New report shows 77,300 fewer acres at risk for sprawl

By Alison Hawkes

One of the impacts of the economic recession over the last few years has been less interest in developing the Bay Area’s remaining open space.

A new report released on Tuesday by Greenbelt Alliance finds that a down real estate market, combined with public policies to restrict growth, has led to a 20 percent drop in the amount of Bay Area land “at risk” for development, compared to six years ago.

An estimated 77,300 acres is no longer in the immediate cross-hairs of developers and suburban planners, according to At Risk: The Bay Area Greenbelt 2012. And some 3 million acres total are now protected.

“This region has done an incredible job of permanently protecting open space,” said Jeremy Madsen, executive director of Greenbelt Alliance. “We’ve had huge successes and almost no place else in the country has any place like it.”

Madsen said he’s seen dramatic examples of urban growth boundaries in effect. Take Highway 580 through Livermore. On one side, you see the city of Livermore right up to the highway; on the other side are golden hills.

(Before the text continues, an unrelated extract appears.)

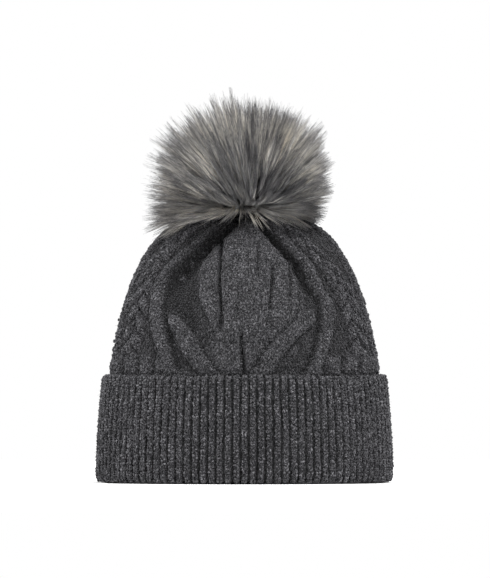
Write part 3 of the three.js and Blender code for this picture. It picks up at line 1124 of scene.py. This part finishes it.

“That is protected land outside the city of Livermore. Voters put that in place,” Madsen said.

Urban growth boundaries are a cheaper alternative to outright acquisition of land for open space, but they do have drawbacks. Policies can expire and can be changed, especially when the economy picks up and real estate suddenly has more value. Greenbelt Alliance has identified 322,000 acres of land that could still become sprawl — the equivalent of 10 cities the geographic size of San Francisco.

Will a returning economic boom reverse the Bay Area’s open space gains?

“If the economy does pick up and we return to the old ways of sprawl, we have the potential to lose significant acres,” said Madsen. “You have to remain vigilant.”

As part of its report, the Greenbelt Alliance has released an interactive online map that showcases where land is zoned for development.